The burglars came in the direction of Marlinton. At the top of the hill a few minutes before five o’clock, Mrs. J. W. Kirkpatrick, at her well, saw a man climb a wire fence of one of the enclosures in front of the house. On seeing her he climbed back and came toward Marlinton.
The famous bloodhound Jim Davis was phoned for and arrived at the scene twelve hours after the occurrence. The dog was able to take the trail and followed it until it ended at the station at Clover Lick. The party went in a round about way and the trail was well followed for about ten miles. At the station the man had probably taken a train and the trail had ended.
This makes five postoffice robberies that have occurred in this county in a year. The postoffice at Spruce, Burner, Thornwood and Deer Creek had been entered.

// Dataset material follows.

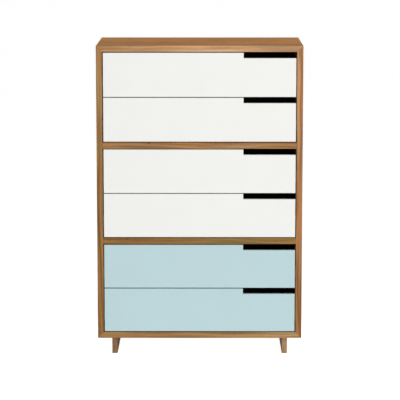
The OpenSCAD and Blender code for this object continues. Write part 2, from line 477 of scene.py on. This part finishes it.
def new_piece(name, mesh, material, body):
    """An object of the chest that rides on a body."""
    obj = bpy.data.objects.new(name, mesh)
    bpy.context.collection.objects.link(obj)
    mesh.materials.append(material)
    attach(obj, body)
    return obj


def turned(profile, steps=32):
    """A solid turned round Z from (radius, height) points that start and end on the axis."""
    form = bmesh.new()
    rings = []
    for radius, height in profile:
        if radius == 0:
            rings.append([form.verts.new((0, 0, height))])
            continue
        turn = [2 * math.pi * i / steps for i in range(steps)]
        rings.append([form.verts.new((radius * math.cos(a), radius * math.sin(a), height)) for a in turn])
    for low, high in zip(rings, rings[1:]):
        for i in range(steps):
            j = (i + 1) % steps
            corners = [low[i % len(low)], low[j % len(low)], high[j % len(high)], high[i % len(high)]]
            form.faces.new(list(dict.fromkeys(corners)))
    bmesh.ops.recalc_face_normals(form, faces=form.faces)
    return form


def cross_recess(head_radius, top, deep):
    """The tapered cross that a screwdriver fits, to be cut out of a head."""
    form = bmesh.new()
    reach, half = head_radius * 0.56, head_radius * 0.13
    outline = []
    for quarter in range(4):
        turn = Matrix.Rotation(quarter * math.pi / 2, 3, "Z")
        outline += [turn @ Vector(p) for p in ((reach, -half, 0), (reach, half, 0), (half, half, 0))]
    upper = [form.verts.new(p + Vector((0, 0, top + MM))) for p in outline]
    lower = [form.verts.new(Vector((p.x * 0.62, p.y * 0.62, top - deep))) for p in outline]
    form.faces.new(upper)
    form.faces.new(lower[::-1])
    for i in range(len(outline)):
        j = (i + 1) % len(outline)
        form.faces.new([upper[i], lower[i], lower[j], upper[j]])
    bmesh.ops.recalc_face_normals(form, faces=form.faces)
    return form


def cut(form, cutter):
    """The mesh of one closed form with another taken out of it."""
    made = []
    for part in (form, cutter):
        mesh = bpy.data.meshes.new("cutting")
        part.to_mesh(mesh)
        part.free()
        obj = bpy.data.objects.new("cutting", mesh)
        bpy.context.collection.objects.link(obj)
        made.append(obj)
    whole, tool = made
    difference = whole.modifiers.new("cut", "BOOLEAN")
    difference.operation, difference.object = "DIFFERENCE", tool
    weld(whole, "no_slivers")
    shown = whole.evaluated_get(bpy.context.evaluated_depsgraph_get())
    result = bpy.data.meshes.new_from_object(shown)
    for obj in made:
        bpy.data.objects.remove(obj)
    return result


def pan_head_screw(head_radius, head_height, shank_radius, length):
    """A pan-head screw, its head standing on z = 0."""
    r, h = head_radius, head_height
    profile = [
        (0, -length), (shank_radius, shank_radius * 2 - length), (shank_radius, 0), (r * 0.96, 0),
        (r, h * 0.18), (r * 0.985, h * 0.45), (r * 0.90, h * 0.72), (r * 0.74, h * 0.90),
        (r * 0.48, h * 0.985), (0, h),
    ]
    return cut(turned(profile), cross_recess(r, h, h * 0.75))


def countersunk_screw(head_radius, shank_radius, length):
    """A countersunk screw, its flat head's face at z = 0."""
    r = head_radius
    profile = [
        (0, -length), (shank_radius, shank_radius * 2 - length), (shank_radius, shank_radius - r),
        (r, -0.12 * MM), (r * 0.985, 0), (0, 0),
    ]
    return cut(turned(profile), cross_recess(r, 0, r * 0.5))


SLIDE_SCREW = pan_head_screw(3.4 * MM, 1.25 * MM, 1.6 * MM, 11 * MM)
BOARD_SCREW = pan_head_screw(3.8 * MM, 2.2 * MM, 1.7 * MM, 22 * MM)
FRONT_SCREW = pan_head_screw(4.6 * MM, 2.6 * MM, 2.0 * MM, 25 * MM)
BOTTOM_SCREW = countersunk_screw(3.6 * MM, 1.6 * MM, 20 * MM)

SCREW_TURN = 0.83


def screws(name, template, places, body, material=SCREW):
    """One piece with a screw at each (place, outward direction) of its head."""
    form = bmesh.new()
    for count, (place, outward) in enumerate(places):
        start = len(form.verts)
        form.from_mesh(template)
        form.verts.ensure_lookup_table()
        aim = Vector(outward).to_track_quat("Z", "Y").to_matrix().to_4x4()
        spin = Matrix.Rotation(count * SCREW_TURN, 4, "Z")
        bmesh.ops.transform(form, matrix=Matrix.Translation(place) @ aim @ spin, verts=form.verts[start:])
    mesh = bpy.data.meshes.new(name)
    form.to_mesh(mesh)
    form.free()
    mesh.shade_smooth()
    mesh.set_sharp_from_angle(angle=math.radians(35))
    return new_piece(name, mesh, material, body)


# Fastenings of the back panel and of each drawer

BACK_LOW, BACK_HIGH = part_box("back_panel")
BACK_SCREW_INSET = 5.5 * MM
BACK_SCREW_PITCH = 150 * MM
DIVIDER_SCREW_INSET = 90 * MM


def evenly(low, high, pitch):
    """Places from low to high, both included, about pitch apart."""
    spaces = max(1, round((high - low) / pitch))
    return [low + (high - low) * i / spaces for i in range(spaces + 1)]


def back_screw_places():
    """The back panel's screws, round its edge and along both dividers."""
    left, right = BACK_LOW.x + BACK_SCREW_INSET, BACK_HIGH.x - BACK_SCREW_INSET
    low, high = BACK_LOW.z + BACK_SCREW_INSET, BACK_HIGH.z - BACK_SCREW_INSET
    rows = [(low, 0), (high, 0)]
    for divider in ("upper_divider", "lower_divider"):
        under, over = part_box(divider)
        rows.append(((under.z + over.z) / 2, DIVIDER_SCREW_INSET))
    spots = [(x, z) for z, inset in rows for x in evenly(left + inset, right - inset, BACK_SCREW_PITCH)]
    spots += [(x, z) for x in (left, right) for z in evenly(low, high, BACK_SCREW_PITCH)[1:-1]]
    return [((x, BACK_HIGH.y, z), (0, 1, 0)) for x, z in spots]


screws("back_panel_screws", BOARD_SCREW, back_screw_places(), "case")

FRONT_SCREW_ACROSS = (-0.33, -0.11, 0.11, 0.33)
FRONT_SCREW_UP = (0.045, 0.115)
BOTTOM_SCREW_ACROSS = (-0.3, 0.0, 0.3)
RAIL_SCREW_ALONG = (0.035, 0.19, 0.30, 0.42)
RAIL_THICKNESS = 1.2 * MM
CABINET_WALL_X = -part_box("upper_divider")[0].x


def rail_screw_places(rail_x, rail_z, rail_y, facing):
    """Screw places on both slides of a drawer, rail_x from the middle. The heads face outward if facing is 1
    and the middle if it is -1."""
    return [
        ((side * rail_x, rail_y + along, rail_z), (side * facing, 0, 0))
        for side in (-1, 1) for along in RAIL_SCREW_ALONG
    ]


def fasten_drawer(n):
    """Makes the screws that ride on a drawer. Gives its slides' middle height and where their front is."""
    body = f"drawer_{n}"
    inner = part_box(f"drawer_{n}_box_front")
    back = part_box(f"drawer_{n}_box_back")
    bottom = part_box(f"drawer_{n}_box_bottom")
    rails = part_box(f"drawer_{n}_drawer_rails")
    spots = [(x, inner[0].z + z) for x in FRONT_SCREW_ACROSS for z in FRONT_SCREW_UP]
    inside = [((x, inner[1].y, z), (0, 1, 0)) for x, z in spots]
    screws(f"drawer_{n}_front_screws", FRONT_SCREW, inside, body)
    back_y = (back[0].y + back[1].y) / 2
    under = [((x, back_y, bottom[0].z), (0, 0, -1)) for x in BOTTOM_SCREW_ACROSS]
    screws(f"drawer_{n}_bottom_screws", BOTTOM_SCREW, under, body)
    rail_z = (rails[0].z + rails[1].z) / 2
    web_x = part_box(f"drawer_{n}_right_side")[1].x + RAIL_THICKNESS
    places = rail_screw_places(web_x, rail_z, rails[0].y, 1)
    screws(f"drawer_{n}_rail_screws", SLIDE_SCREW, places, body)
    return rail_z, rails[0].y


# Slides: a cage of balls runs between each two rails

CAGE_LENGTH = 222 * MM
CAGE_THICKNESS = 0.4 * MM
CAGE_START = 2 * MM
BALL_RADIUS = 1.6 * MM
BALL_PITCH = 12 * MM
# Distances from the case side, and from the slide's middle line: the cage's web, its tips and its balls
OUTER_CAGE = {"web": 1.7 * MM, "tip": 7.6 * MM, "ball": 5.6 * MM, "row": 19.65 * MM}
INNER_CAGE = {"web": 4.3 * MM, "tip": 9.8 * MM, "ball": 8.9 * MM, "row": 15.15 * MM}


def cage_mesh(name, sizes, middle_z, start_y):
    """Both cages of a drawer between two of its rails: a bent strip, with its flanges on the ball rows."""
    half, t = sizes["row"] + CAGE_THICKNESS / 2, CAGE_THICKNESS
    web, tip = sizes["web"], sizes["tip"]
    outline = [(web, -half), (tip, -half), (tip, t - half), (web + t, t - half)]
    outline += [(x, -z) for x, z in reversed(outline)]
    form = bmesh.new()
    for side in (-1, 1):
        ends = []
        for y in (start_y, start_y + CAGE_LENGTH):
            ends.append([form.verts.new((side * (CABINET_WALL_X - x), y, middle_z + z)) for x, z in outline])
        front, back = ends
        form.faces.new(front)
        form.faces.new(back[::-1])
        for i in range(len(outline)):
            j = (i + 1) % len(outline)
            form.faces.new([front[i], back[i], back[j], front[j]])
    bmesh.ops.recalc_face_normals(form, faces=form.faces)
    mesh = bpy.data.meshes.new(name)
    form.to_mesh(mesh)
    form.free()
    return mesh


def ball_mesh(name, sizes, middle_z, start_y):
    """The balls in both of those cages, two rows in each."""
    form = bmesh.new()
    count = int(CAGE_LENGTH / BALL_PITCH)
    first = start_y + (CAGE_LENGTH - (count - 1) * BALL_PITCH) / 2
    for side in (-1, 1):
        for row in (-1, 1):
            for i in range(count):
                x = side * (CABINET_WALL_X - sizes["ball"])
                place = Matrix.Translation((x, first + i * BALL_PITCH, middle_z + row * sizes["row"]))
                bmesh.ops.create_icosphere(form, subdivisions=2, radius=BALL_RADIUS, matrix=place)
    mesh = bpy.data.meshes.new(name)
    form.to_mesh(mesh)
    form.free()
    mesh.shade_smooth()
    return mesh


cabinet_screw_places = []
for n in DRAWERS:
    middle_z, rail_y = fasten_drawer(n)
    cabinet_screw_places += rail_screw_places(CABINET_WALL_X - RAIL_THICKNESS, middle_z, rail_y, -1)
    for place, sizes, body in (("outer", OUTER_CAGE, "case"), ("inner", INNER_CAGE, f"middle_rails_{n}")):
        start_y = rail_y + CAGE_START
        cages = cage_mesh(f"drawer_{n}_{place}_ball_cages", sizes, middle_z, start_y)
        new_piece(f"drawer_{n}_{place}_ball_cages", cages, CAGE, body)
        balls = ball_mesh(f"drawer_{n}_{place}_balls", sizes, middle_z, start_y)
        new_piece(f"drawer_{n}_{place}_balls", balls, BALL, body)
screws("cabinet_rail_screws", SLIDE_SCREW, cabinet_screw_places, "case")


# Stage, light and camera

FLOOR_RADIUS = 60.0
FLOOR_GLOW = 0.48
PAINTED_LIGHT_UNDER_CHEST = 0.95
# Where the stronger glow starts and where it is full, from the middle and from the front
GLOW_ROUND = (0.9, 0.3)
GLOW_BEHIND = (-0.38, -0.26)


def make_floor():
    """A white floor that glows with painted light, more strongly under the chest and behind it, where the
    glow is painted light that fills the chest's shadow."""
    form = bmesh.new()
    bmesh.ops.create_circle(form, cap_ends=True, segments=96, radius=FLOOR_RADIUS)
    mesh = bpy.data.meshes.new("floor")
    form.to_mesh(mesh)
    form.free()
    g = Graph("white_floor_painted_glow")
    cloud = g.noise(g.place, 2.0, 0.5, 3.0)
    g.put(g.surface.inputs["Emission Color"], (1.0, 1.0, 1.0, 1.0))
    axes = g.axes(g.place)
    shaded = g.times(g.ramp(g.length(axes[X], axes[Y]), *GLOW_ROUND), g.ramp(axes[Y], *GLOW_BEHIND))
    # Painted light: the floor's emission rises where the chest's shadow falls, so the floor stays white
    # there.
    g.put(g.surface.inputs["Emission Strength"], g.blend(FLOOR_GLOW, PAINTED_LIGHT_UNDER_CHEST, shaded))
    tone = g.mix((0.84, 0.84, 0.84, 1), (0.86, 0.86, 0.86, 1), cloud)
    mesh.materials.append(g.finish(tone, 0.6, specular=0.2))
    floor = bpy.data.objects.new("floor", mesh)
    bpy.context.collection.objects.link(floor)


def make_light(name, place, target, size, power):
    """A round soft light aimed at the target."""
    data = bpy.data.lights.new(name, "AREA")
    data.shape, data.size, data.energy = "DISK", size, power
    light = bpy.data.objects.new(name, data)
    light.location = place
    light.rotation_mode = "QUATERNION"
    light.rotation_quaternion = (Vector(target) - Vector(place)).to_track_quat("-Z", "Y")
    bpy.context.collection.objects.link(light)


def make_world(horizon, overhead):
    """A white studio, bright at the horizon and softer overhead."""
    world = bpy.data.worlds.new("studio")
    world.use_nodes = True
    tree = world.node_tree
    place = tree.nodes.new("ShaderNodeTexCoord")
    axes = tree.nodes.new("ShaderNodeSeparateXYZ")
    fade = tree.nodes.new("ShaderNodeMapRange")
    fade.interpolation_type = "SMOOTHSTEP"
    fade.inputs["From Min"].default_value = 0.08
    fade.inputs["From Max"].default_value = 0.45
    fade.inputs["To Min"].default_value = horizon
    fade.inputs["To Max"].default_value = overhead
    tree.links.new(place.outputs["Generated"], axes.inputs[0])
    tree.links.new(axes.outputs["Z"], fade.inputs["Value"])
    background = tree.nodes["Background"]
    background.inputs["Color"].default_value = (1.0, 1.0, 1.0, 1.0)
    tree.links.new(fade.outputs[0], background.inputs["Strength"])
    bpy.context.scene.world = world


def make_camera(place, pitch, yaw, lens):
    """The camera, tilted down by pitch and turned left by yaw."""
    data = bpy.data.cameras.new("camera")
    data.lens, data.sensor_width = lens, 36.0
    data.clip_end = 200.0
    camera = bpy.data.objects.new("camera", data)
    camera.location = place
    look = Vector((-math.sin(yaw) * math.cos(pitch), math.cos(yaw) * math.cos(pitch), -math.sin(pitch)))
    camera.rotation_mode = "QUATERNION"
    camera.rotation_quaternion = look.to_track_quat("-Z", "Y")
    bpy.context.collection.objects.link(camera)
    bpy.context.scene.camera = camera


make_floor()
make_world(horizon=1.0, overhead=0.55)
make_light("key", place=(2.6, -4.2, 3.2), target=(0, 0, 0.7), size=2.4, power=32)
make_light("overhead", place=(0.4, -0.6, 5.0), target=(0, 0, CAD_BOX[1].z), size=2.4, power=34)
make_camera(place=(0.033, -9.0, 2.062), pitch=math.radians(8.82), yaw=math.radians(0.2045), lens=179.06)
bpy.context.scene.view_settings.view_transform = "Standard"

George P. Moore is the postmaster at Edray and has held the position with the interruption of one term since 1856. He was first appointed by President Pierce and he is undoubtedly the oldest postmaster in point of service in the United States…
The last term of the court had its usual batch of cases against the railroad company for killing cows. The cows use along the right of way and the train comes along and hits them hard and throws them in the clear. Now the fortunes of the average family are lost with the milk cow. The usual course of procedure is to sue for the value of the cow before a justice where the judgment is taken by default. Then the case is appealed and the witnesses come and the case goes against the owner of the cow and he has not only lost the cow but the price of another in trying to get damages. Five cases were disposed of at the last term. In two, a jury was called and a verdict was instructed for the defendant. Then two other cases were non-suited. Then a case was left to the judge and that case a judgment of $70 was entered against the railroad company. The law ought to be made specific. Either the cow owner should have compensation or he should not. And it ought to be fixed b statute. Then all this vast expenditure of cost would b saved and there would be an end of the heart-burning occasioned by the unsettled condition of the law as it stands on a question of negligence.
Still it rains and is hard on oats; looks like oats will be all spoiled.
The lumber railroad that was so badly torn up by the flood is repaired and they are now hauling logs to the mill.
Forrest Kellison has a little Scotch Collie dog that goes out morning and evenings and brings in the cows without being sent after them.
Frank Rock got a car load of lamp oil, and W. A. Noel a car load of salt.
Misses Ella and Nelia Pritchard have eight summer boarders, using water from our fine springs.
The switchboard has been moved to the H. M. Moore house and Jacob Taylor will run it.
June McElwee says let the war go on, he has a boy to send in his place. June and the boy are both doing well.
Sam Elliott’s horse ran off and tore his buggy up.
The blind man Bennett has fixed up all the organs and pianos in the neighborhood.
Win McElwee is thinking about getting an automobile and a woman. Right you are, Win.